Restaurant information
- Established: 1896 (as Clare City Bakery) 2009 (as Cops & Doughnuts)
- Owners: Greg Rynearson, Alan White, Brian Gregory, John Pedjac, David Saad, Greg Kolhoff, Richard Ward, Dwayne Miedzianowski, Jeremy McGraw
- Food type: Doughnuts, Coffee, multiple baked goods
- Location: 521 North McEwan Street, Clare, Michigan, 48617, United States
- Coordinates: 43°49′10″N 84°46′07″W﻿ / ﻿43.81944°N 84.76861°W
- Other locations: Bay City, Gaylord, Mount Pleasant
- Website: Official website

= Cops & Doughnuts =

Bakery in Clare, Michigan, US

Cops & Doughnuts is a bakery in Clare, Michigan, United States. Opened in 2009 in the former Clare City Bakery, the shop is notable for being owned by members of the city's police department.

==History==
Cops & Doughnuts first opened in 2009 when nine officers in the police department of Clare purchased the Clare City Bakery, which was about to go out of business due to the economic decline at the time. Greg Rynearson, one of the officers, retired to focus on the bakery full time. In addition to a full-scale bakery serving coffee and doughnuts, the store also features a diner and gift shop which sells police officer-related merchandise.

In 2015, the store had more than 500,000 visitors.
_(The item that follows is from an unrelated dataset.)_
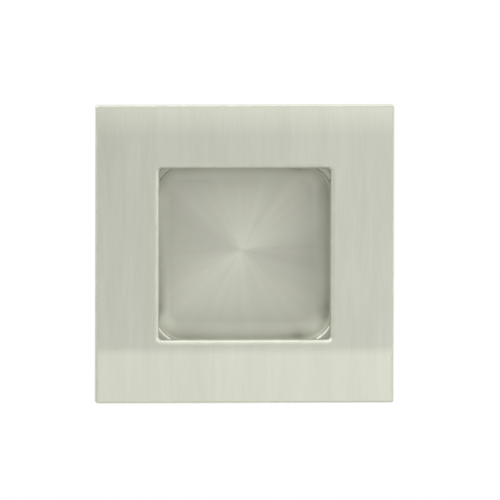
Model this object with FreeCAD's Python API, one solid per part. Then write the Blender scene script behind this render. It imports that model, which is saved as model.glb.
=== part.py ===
import FreeCAD, Part
import os

# Square recessed pull for a sliding pocket door.
# A face plate with a square window stands on the door's surface. Behind the window sits a
# cup drawn from one piece of sheet. Its flange lies in a seat milled into the plate's back,
# flush with it, and is spot-welded there, so that the front shows no fastening.
# Sizes are in millimetres. The door's surface is the plane y = 0, the front looks along -Y,
# Z is up, and the origin is the middle of the plate's back.

# Face plate
window_side = 40.0
border_width = 15.0
plate_thickness = 2.5
plate_corner_radius = 0.6
plate_edge_radius = 0.5
plate_back_chamfer = 0.25
window_corner_radius = 0.6
window_rim_radius = 1.2

# Recess cup
sheet_thickness = 0.8
recess_depth = 12.0
cup_corner_radius = 7.0
cup_floor_radius = 4.0
cup_bend_radius = 0.5
flange_width = 5.0
flange_corner_radius = 8.0

# Fits between the plate and the cup. The plate's edge reaches a little over the cup's walls and
# hides their lip, which shows only where the cup's round corners cut across the window's.
window_cover = 0.5
seat_clearance = 0.2

# Spot welds, two on each side of the flange
weld_pitch = 24.0
weld_diameter = 3.2
weld_tip_diameter = 2.6
weld_depth = 0.12

# A fillet may take this share of the wall that carries it
fillet_share = 0.9

# Planes along Y, from the front to the back
plate_front = -plate_thickness
door_face = 0.0
flange_front = door_face - sheet_thickness
floor_front = plate_front + recess_depth
floor_back = floor_front + sheet_thickness

# Outlines that follow from the window and the border
plate_side = window_side + 2 * border_width
cup_inner_side = window_side + 2 * window_cover
cup_outer_side = cup_inner_side + 2 * sheet_thickness
cup_lip_radius = cup_bend_radius + sheet_thickness
flange_side = cup_outer_side + 2 * (cup_bend_radius + flange_width)
seat_side = flange_side + 2 * seat_clearance
seat_corner_radius = flange_corner_radius + seat_clearance
floor_bend_radius = min(cup_floor_radius, fillet_share * cup_corner_radius)

TOLERANCE = 1e-4


def square_block(side, corner_radius, front, back):
    """A square block centred on the Y axis, with its four long edges rounded."""
    corner = FreeCAD.Vector(-side / 2, front, -side / 2)
    block = Part.makeBox(side, back - front, side, corner)
    long_edges = [e for e in block.Edges if abs(e.Vertexes[0].Y - e.Vertexes[1].Y) > TOLERANCE]
    return block.makeFillet(corner_radius, long_edges)


def square_outline(shape, plane_y, side):
    """The edges of the shape that run round a square of this side in the plane y = plane_y."""

    def on_outline(vertex):
        reach = max(abs(vertex.X), abs(vertex.Z))
        return abs(vertex.Y - plane_y) < TOLERANCE and abs(reach - side / 2) < TOLERANCE

    return [e for e in shape.Edges if all(on_outline(v) for v in e.Vertexes)]


def plate_blank():
    """The bare plate, with its front edge rounded and its back edge broken by a chamfer."""
    edge_radius = min(plate_edge_radius, fillet_share * plate_thickness / 2)
    blank = square_block(plate_side, plate_corner_radius, plate_front, door_face)
    blank = blank.makeFillet(edge_radius, square_outline(blank, plate_front, plate_side))
    return blank.makeChamfer(plate_back_chamfer, square_outline(blank, door_face, plate_side))


def cut_window(plate):
    """The square window, whose front rim is rounded where fingers run over it."""
    window = square_block(window_side, window_corner_radius, plate_front, door_face)
    plate = plate.cut(window)
    rim_radius = min(window_rim_radius, fillet_share * (plate_thickness - sheet_thickness))
    return plate.makeFillet(rim_radius, square_outline(plate, plate_front, window_side))


def cut_seat(plate):
    """The seat in the back, as deep as the sheet is thick, so that the flange lies flush."""
    seat = square_block(seat_side, seat_corner_radius, flange_front, door_face)
    return plate.cut(seat)


def face_plate():
    return cut_seat(cut_window(plate_blank()))


def cup_outside():
    """The outer form: the flange and the walls in one, with the bend between them."""
    walls = square_block(
        cup_outer_side, cup_corner_radius + sheet_thickness, flange_front, floor_back
    )
    outer_bend = floor_bend_radius + sheet_thickness
    walls = walls.makeFillet(outer_bend, square_outline(walls, floor_back, cup_outer_side))
    flange = square_block(flange_side, flange_corner_radius, flange_front, door_face)
    outside = flange.fuse(walls).removeSplitter()
    return outside.makeFillet(cup_bend_radius, square_outline(outside, door_face, cup_outer_side))


def cup_hollow():
    """The inner form: one sheet thickness inside the outer form, so its bends share centres."""
    hollow = square_block(cup_inner_side, cup_corner_radius, flange_front, floor_front)
    return hollow.makeFillet(floor_bend_radius, square_outline(hollow, floor_front, cup_inner_side))


def weld_marks():
    """The shallow prints of the welding tips in the flange's back."""
    line = cup_outer_side / 2 + cup_bend_radius + flange_width / 2
    mark = Part.makeCone(
        weld_diameter / 2,
        weld_tip_diameter / 2,
        weld_depth,
        FreeCAD.Vector(0, door_face, 0),
        FreeCAD.Vector(0, -1, 0),
    )
    marks = []
    for quarter in range(4):
        for along in (-weld_pitch / 2, weld_pitch / 2):
            placed = mark.translated(FreeCAD.Vector(along, 0, line))
            placed.rotate(FreeCAD.Vector(0, 0, 0), FreeCAD.Vector(0, 1, 0), 90 * quarter)
            marks.append(placed)
    return marks


def recess_cup():
    """The drawn cup: the same sheet thickness through flange, bend, walls and floor."""
    cup = cup_outside().cut(cup_hollow())
    cup = cup.makeFillet(cup_lip_radius, square_outline(cup, flange_front, cup_inner_side))
    return cup.cut(weld_marks())


os.makedirs("parts", exist_ok=True)
for name, shape in (("face_plate", face_plate()), ("recess_cup", recess_cup())):
    shape.exportStep("parts/" + name + ".step")
    box = shape.BoundBox
    print(name, "solids", len(shape.Solids), "valid", shape.isValid(), "volume mm3", round(shape.Volume, 1))
    print("  box", [round(v, 3) for v in (box.XMin, box.XMax, box.YMin, box.YMax, box.ZMin, box.ZMax)])
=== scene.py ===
# %% [markdown]
# # A square recessed pull for a pocket door
#
# This is a lesson in cells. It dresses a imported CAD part, a satin stainless steel pull of two
# pieces, and lights it as a small product photograph. Each step says what the thing is on the
# real pull, how it could be made, and why it is made this way here.
#
# Everything is in metres and in the part's own frame: the door's surface is the plane y = 0,
# the front looks along -Y, and +Z is up.

# %% Load the frame
import math

import bpy
import numpy as np
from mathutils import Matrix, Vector


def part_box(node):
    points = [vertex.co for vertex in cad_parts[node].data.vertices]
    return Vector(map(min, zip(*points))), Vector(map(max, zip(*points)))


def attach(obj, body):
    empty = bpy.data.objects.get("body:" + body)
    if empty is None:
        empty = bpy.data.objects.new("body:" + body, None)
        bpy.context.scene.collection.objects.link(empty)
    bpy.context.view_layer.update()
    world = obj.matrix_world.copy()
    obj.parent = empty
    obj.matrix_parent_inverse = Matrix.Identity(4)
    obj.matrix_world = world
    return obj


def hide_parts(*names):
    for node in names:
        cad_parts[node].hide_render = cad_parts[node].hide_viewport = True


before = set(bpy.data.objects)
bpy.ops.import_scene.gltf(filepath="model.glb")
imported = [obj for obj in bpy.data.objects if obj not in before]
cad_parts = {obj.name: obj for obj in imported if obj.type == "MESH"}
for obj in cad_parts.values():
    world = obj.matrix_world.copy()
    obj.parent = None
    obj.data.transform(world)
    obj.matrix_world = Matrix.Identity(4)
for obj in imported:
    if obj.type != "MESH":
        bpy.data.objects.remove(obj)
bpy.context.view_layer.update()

MM = 0.001

# %% [markdown]
# ## Sizes
#
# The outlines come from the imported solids, so that the dressed pieces can't drift away from
# them. A box knows nothing of radii, so those are written once here, in millimetres.

# %% Sizes read from the solids
plate_low, plate_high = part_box("face_plate")
cup_low, cup_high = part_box("recess_cup")

plate_half = plate_high[0]
plate_front = plate_low[1]
door_face = plate_high[1]
flange_half = cup_high[0]
flange_front = cup_low[1]
cup_back = cup_high[1]
sheet = door_face - flange_front
floor_front = cup_back - sheet
print("plate", round(2 * plate_half / MM, 2), "flange", round(2 * flange_half / MM, 2), "mm wide")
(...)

The owners also began distributing their doughnuts and coffee to other local retailers, including a "precinct" inside the Jay's Sporting Goods store in Gaylord. Plans were announced to open a third location in Bay City.

The bakery has been publicized for the novelty of a doughnut shop being owned by police officers.

During the 2020 coronavirus pandemic, the store gained attention during the eNASCAR iRacing Pro Invitational Series when Mike Joy asked motorsport fans who knew of local shops that sponsored race cars to send him information on local racers sponsored by local shops for him to profile those stores during the post-race “Time to Make the Doughnuts” segment. At the Dover round, Joy profiled a local Street Stock racer sponsored by the store and the store itself after the race.